Full-text search in CrateDB, extending beyond simple pattern matching, is enabled by creating full-text indexes, including composite indexes for indexing multiple text columns together.
CREATE TABLE weather_stations ( id INT, name TEXT, description TEXT, INDEX name_description USING fulltext(name, description) WITH (analyzer = 'english') );
SELECT name, description, _score FROM weather_stations WHERE match(name_description, ‘key station’) ORDER BY _score;
In this example, a composite full-text index on the 'name' and 'description' columns can be used to perform sophisticated searches. Custom analyzers allow for tailored text tokenization processes suitable for different languages or specific needs. In a typical use case, a full-text search is conducted on the 'stations' table to locate key weather stations using the term 'key station' in the name or description field.
Results are ranked based on relevance, indicating how closely each entry matches the search term.
CrateDB's use of standard SQL simplifies full-text search integration with other filter types and query criteria.
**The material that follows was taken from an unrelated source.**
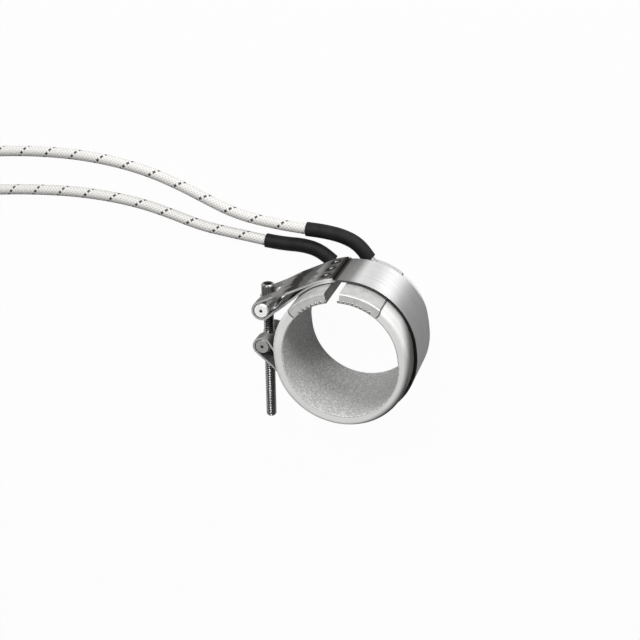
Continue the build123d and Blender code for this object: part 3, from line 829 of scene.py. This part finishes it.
# The clamp strap is bright rolled stainless strip, looped about a barrel at both ends. Spot welds
# hold each tail, and heat tints them. Painted shadow and shade darken the tails and their ends.
WELD_STEP = 0.007
WELD_REACH = 0.0032
WELD_PLACES = [Vector((-0.00929, 0.02905, 0)), Vector((-0.01494, -0.02409, 0))]
# Reach and places of the painted shadow at the tails' ends.
TAIL_END_SHADE_REACH = 0.0092
TAIL_END_PLACES = [Vector((-0.00534, 0.02966, 0)), Vector((-0.01137, -0.02553, 0))]
# Reach and waver of the painted shade on the tails and loops near the barrels.
TAIL_SHADE_REACH = 0.025
TAIL_SHADE_WAVER = 0.010
TAIL_END_X = -0.00699
TAIL_FADE = 0.003
EDGE_LEAN = 0.7
BARREL_PLACES = {
    "plain_barrel": Vector((-0.0348, 0.0122, 0)),
    "threaded_barrel": Vector((-0.0348, -0.0030, 0)),
}


def from_spot_weld(tree, height):
    """How far the surface is from the nearest spot weld of the rows on the two tails."""
    row = sum_node(tree, "MULTIPLY_ADD", height, 1 / WELD_STEP, -STRAP_MIDDLE / WELD_STEP)
    off_row = sum_node(tree, "SUBTRACT", row, sum_node(tree, "ROUND", row))
    up = sum_node(tree, "MULTIPLY", off_row, WELD_STEP)
    side_way = nearest_of(tree, WELD_PLACES)
    square = sum_node(tree, "MULTIPLY", side_way, side_way)
    return sum_node(tree, "SQRT", sum_node(tree, "MULTIPLY_ADD", up, up, square))


def strap_finish():
    """Rolled bright strip: lines along it, a stretched streak of gloss, weld marks, painted shade and
    highlight.
    """
    material, tree, shader = new_finish("bright strap steel")
    lines = ground_lines(tree, 3000)
    bright = colour_steps(tree, lines, [(0.3, (0.52, 0.52, 0.52)), (0.7, (0.64, 0.64, 0.64))])
    surface = add_node(tree, "ShaderNodeTexCoord").outputs
    place = split(tree, surface["Object"])
    weld_stops = [
        (0.0, (0.85, 0.85, 0.85)),
        (0.30, (0.80, 0.80, 0.80)),
        (0.36, (0.12, 0.11, 0.10)),
        (0.56, (0.26, 0.24, 0.22)),
        (0.78, (0.75, 0.73, 0.72)),
        (1.0, (1, 1, 1)),
    ]
    welded = tinted(tree, bright, from_spot_weld(tree, place["Z"]), WELD_REACH, weld_stops)
    # Painted shadow at each tail's end, with painted shade dimming the strap around it.
    tail_end_shade_stops = [
        (0.0, (0.06, 0.055, 0.05)),
        (0.12, (0.11, 0.10, 0.095)),
        (0.20, (0.42, 0.41, 0.40)),
        (0.66, (0.42, 0.415, 0.41)),
        (1.0, (1, 1, 1)),
    ]
    tail_end_shaded = tinted(tree, welded, nearest_of(tree, TAIL_END_PLACES), TAIL_END_SHADE_REACH, tail_end_shade_stops)
    # Painted shade and a painted dark reflection on the tails and loops, set by distance from the barrels.
    shade_waver_noise = own_texture(tree, "Noise", 330, Detail=3)["Fac"]
    uneven = sum_node(tree, "MULTIPLY_ADD", shade_waver_noise, TAIL_SHADE_WAVER, -TAIL_SHADE_WAVER / 2)
    from_barrel = sum_node(tree, "ADD", nearest_of(tree, BARREL_PLACES.values()), uneven)
    tail_shade_stops = [
        (0.0, (0.55, 0.54, 0.54)),
        (0.22, (0.38, 0.37, 0.36)),
        (0.34, (0.62, 0.61, 0.60)),
        (0.50, (0.50, 0.49, 0.48)),
        (0.58, (0.06, 0.055, 0.05)),
        (0.72, (0.08, 0.075, 0.07)),
        (0.80, (0.28, 0.275, 0.27)),
        (0.93, (0.34, 0.335, 0.33)),
        (1.0, (0.85, 0.85, 0.85)),
    ]
    tail_shaded = tinted(tree, tail_end_shaded, from_barrel, TAIL_SHADE_REACH, tail_shade_stops)
    # Painted highlight and shade on the up-facing edges: bright on the tails, dark along the ring.
    sheared = sum_node(tree, "ABSOLUTE", split(tree, surface["Normal"])["Z"])
    sheared = sum_node(tree, "GREATER_THAN", sheared, EDGE_LEAN)
    from_tail = sum_node(tree, "MULTIPLY_ADD", place["X"], 1 / TAIL_FADE, -TAIL_END_X / TAIL_FADE)
    edge_light_and_shade = colour_steps(tree, from_tail, [(0.0, (0.80, 0.80, 0.79)), (1.0, (0.06, 0.06, 0.06))])
    feed(shader, {"Base Color": blended(tree, sheared, tail_shaded, edge_light_and_shade), "Metallic": 0.85})
    feed(shader, {"Roughness": 0.55, "Anisotropic": 0.9, "Anisotropic Rotation": 0.25})
    raise_surface(shader, lines, 0.10, 0.00002)
    return material


dress("clamp_strap", strap_finish())

# Two turned steel barrels lie in the strap's loops, across the screw. The upper one is plain and
# carries the washer, the lower one is tapped, and both keep their lathe marks and centre holes.
BARREL_RADIUS = 0.003
LATHE_STEP = 0.00022


def barrel_finish(name, centre, colour):
    """Turned steel: fine rings about the barrel's own axis, and a dark centre-drill mark."""
    material, tree, shader = new_finish(name)
    spread = spread_from(tree, centre)
    rings = sum_node(tree, "SINE", sum_node(tree, "MULTIPLY", spread, 2 * pi / LATHE_STEP))
    relief = sum_node(tree, "MULTIPLY_ADD", rings, 0.5, 0.5)
    faded = tuple(0.92 * part for part in colour)
    stops = [
        (0.0, (0.02, 0.02, 0.02)),
        (0.19, (0.03, 0.03, 0.03)),
        (0.24, faded),
        (0.8, colour),
        (1.0, faded),
    ]
    tone = colour_steps(tree, sum_node(tree, "MULTIPLY", spread, 1 / BARREL_RADIUS), stops)
    feed(shader, {"Base Color": tone, "Metallic": 0.85, "Roughness": 0.36})
    raise_surface(shader, relief, 0.15, 0.00002)
    return material


BARREL_LOOKS = {
    "plain_barrel": ("turned barrel, bright", (0.90, 0.90, 0.89)),
    "threaded_barrel": ("turned barrel, grey", (0.32, 0.32, 0.315)),
}
for barrel, (look, colour) in BARREL_LOOKS.items():
    dress(barrel, barrel_finish(look, BARREL_PLACES[barrel], colour))

# One long socket-head cap screw draws the two barrels together. It is plated alloy steel, with a
# knurled head, a rolled right-hand thread over its whole shank, and a chamfered tip.
SCREW_X = -0.0348
SCREW_HEAD_Y = 0.0152
SCREW_RADIUS = 0.002085
SCREW_LENGTH = 0.053
SCREW_TIP = 0.0007
SCREW_SIDES = 28
THREAD_PITCH = 0.00079375
THREAD_DEPTH = 0.00046
THREAD_CREST = 0.12
THREAD_ROOT = 0.84
HEAD_RADIUS = 0.0026
HEAD_HEIGHT = 0.005
HEAD_SIDES = 96
KNURLS = 24
KNURL_DEPTH = 0.00016
SOCKET_APOTHEM = 0.0013
SOCKET_DEPTH = 0.0024


def thread_tree():
    """A node tree that makes a rod along +Z with a right-hand thread and a chamfered far end."""
    sizes = {
        "Length": SCREW_LENGTH,
        "Radius": SCREW_RADIUS,
        "Pitch": THREAD_PITCH,
        "Depth": THREAD_DEPTH,
        "Tip": SCREW_TIP,
        "Step": THREAD_PITCH / 8,
    }
    tree, given = new_tree("threaded rod", "Rod", sizes)
    spacing = {"Curve": upright_line(tree, given["Length"]), "Length": given["Step"]}
    axis = add_node(tree, "GeometryNodeResampleCurve", spacing, mode="LENGTH").outputs["Curve"]
    rod = closed_skin(tree, axis, given["Radius"], SCREW_SIDES)
    parts = split(tree, add_node(tree, "GeometryNodeInputPosition").outputs["Position"])
    turn = sum_node(tree, "ARCTAN2", parts["Y"], parts["X"])
    rise = sum_node(tree, "DIVIDE", parts["Z"], given["Pitch"])
    phase = sum_node(tree, "FRACT", sum_node(tree, "MULTIPLY_ADD", turn, -1 / (2 * pi), rise))
    slope = sum_node(tree, "ABSOLUTE", sum_node(tree, "MULTIPLY_ADD", phase, 2.0, -1.0))
    flank_form = {"From Min": THREAD_CREST, "From Max": THREAD_ROOT, "Value": slope}
    flank = add_node(tree, "ShaderNodeMapRange", flank_form).outputs["Result"]
    cut = sum_node(tree, "MULTIPLY", flank, given["Depth"])
    thread_radius = sum_node(tree, "SUBTRACT", given["Radius"], cut)
    to_tip = sum_node(tree, "SUBTRACT", given["Length"], parts["Z"])
    beyond = sum_node(tree, "MAXIMUM", sum_node(tree, "SUBTRACT", given["Tip"], to_tip), 0.0)
    tip_radius = sum_node(tree, "SUBTRACT", given["Radius"], beyond)
    radius = sum_node(tree, "MINIMUM", thread_radius, tip_radius)
    share = sum_node(tree, "DIVIDE", radius, given["Radius"])
    shrunk = {axis_name: sum_node(tree, "MULTIPLY", parts[axis_name], share) for axis_name in ("X", "Y")}
    shrink = add_node(tree, "ShaderNodeCombineXYZ", {**shrunk, "Z": parts["Z"]})
    carving = {"Geometry": rod, "Position": shrink.outputs["Vector"]}
    carved = add_node(tree, "GeometryNodeSetPosition", carving)
    return end_tree(tree, carved.outputs["Geometry"], given["Finish"])


def knurled_head(name):
    """The head, standing on the origin: a knurled drum with a rounded top and a hexagon socket."""
    mould = bmesh.new()
    angles = [2 * pi * step / HEAD_SIDES for step in range(HEAD_SIDES)]

    def ring(height, radii):
        """A ring of points, each at its own radius."""
        return [mould.verts.new((r * cos(a), r * sin(a), height)) for r, a in zip(radii, angles)]

    def circle(height, radius):
        """A plain round ring of points."""
        return ring(height, [radius] * HEAD_SIDES)

    def knurled(height):
        """A ring of points that rises and falls once for each knurl."""
        return ring(height, [HEAD_RADIUS - KNURL_DEPTH * (0.5 - 0.5 * cos(KNURLS * a)) for a in angles])

    def hexagon(height):
        """A ring of points on the socket's six flats."""
        return ring(height, [SOCKET_APOTHEM / cos((a + pi / 6) % (pi / 3) - pi / 6) for a in angles])

    rings = [
        circle(0, HEAD_RADIUS - 0.0002),
        circle(0.0002, HEAD_RADIUS),
        knurled(0.0004),
        knurled(HEAD_HEIGHT - 0.0010),
        circle(HEAD_HEIGHT - 0.0008, HEAD_RADIUS),
        circle(HEAD_HEIGHT - 0.0004, HEAD_RADIUS - 0.00006),
        circle(HEAD_HEIGHT - 0.0001, HEAD_RADIUS - 0.0003),
        circle(HEAD_HEIGHT, HEAD_RADIUS - 0.0005),
        circle(HEAD_HEIGHT, SOCKET_APOTHEM + 0.00032),
        hexagon(HEAD_HEIGHT - 0.0002),
        hexagon(HEAD_HEIGHT - SOCKET_DEPTH),
    ]
    for lower, upper in zip(rings, rings[1:]):
        for step in range(HEAD_SIDES):
            after = (step + 1) % HEAD_SIDES
            mould.faces.new((lower[step], lower[after], upper[after], upper[step]))
    for rim, height in ((rings[0], 0), (rings[-1], HEAD_HEIGHT - SOCKET_DEPTH - 0.0004)):
        pole = mould.verts.new((0, 0, height))
        for step in range(HEAD_SIDES):
            mould.faces.new((rim[step], rim[(step + 1) % HEAD_SIDES], pole))
    bmesh.ops.recalc_face_normals(mould, faces=mould.faces)
    return cast(name, mould)


def screw_finish():
    """Dark plated steel: painted shade in the thread's root and knurls, painted highlight on crests."""
    material, tree, shader = new_finish("plated screw steel")
    from_axis = spread_from(tree, (SCREW_X, 0, STRAP_MIDDLE), (1, 0, 1))
    # Painted shade and highlight by distance from the axis: dark roots, socket rim and knurl valleys,
    # bright crests.
    stops = [
        (0.0, (0.16, 0.16, 0.155)),
        (0.50, (0.12, 0.12, 0.115)),
        (0.63, (0.02, 0.02, 0.02)),
        (0.70, (0.20, 0.20, 0.195)),
        (0.79, (0.52, 0.52, 0.51)),
        (0.90, (0.50, 0.50, 0.49)),
        (0.94, (0.06, 0.06, 0.06)),
        (1.0, (0.56, 0.56, 0.55)),
    ]
    tone = colour_steps(tree, sum_node(tree, "MULTIPLY", from_axis, 1 / HEAD_RADIUS), stops)
    feed(shader, {"Base Color": tone, "Metallic": 0.9, "Roughness": 0.28})
    raise_surface(shader, own_texture(tree, "Noise", 1500)["Fac"], 0.15, 0.00002)
    return material


screw_plate = screw_finish()
shank = grown("shank", bpy.data.meshes.new("shank"), thread_tree(), {"Finish": screw_plate})
head = knurled_head("head")
head.data.materials.append(screw_plate)
head_seat = Vector((SCREW_X, SCREW_HEAD_Y, STRAP_MIDDLE))
for part, sharp_turn, heading in ((shank, radians(50), (0, -1, 0)), (head, radians(40), (0, 1, 0))):
    part.data.shade_smooth()
    part.data.set_sharp_from_angle(angle=sharp_turn)
    set_upright(part.data, head_seat, Vector(heading))
screw = joined_pieces("cap_screw", [shank, head])
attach(screw, "screw")
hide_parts("clamp_screw")

# A flat steel washer lies between the screw's head and the flat milled on the plain barrel. It
# is stamped from sheet and travels with the screw.
dress("screw_washer", plain_metal("washer steel", (0.60, 0.60, 0.59), 0.30, 1300))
It supports, amongst others, fuzzy searches, phrase searches, and attribute boosting, enhancing result relevance. These features enable efficient handling of advanced time series use cases, including data filtering, slicing, and complex searches.
HNSW (Hierarchical Navigable Small World) Index
The Hierarchical Navigable Small World (HNSW) indexing in CrateDB is highly efficient for managing high-dimensional vectors. It's crucial for executing approximate nearest neighbour searches, also known as similarity searches.
HNSW excels at managing and interpreting unstructured data like text, video, and audio, often found in AI applications. This algorithm is used to create vector indexes, which greatly improve query speed.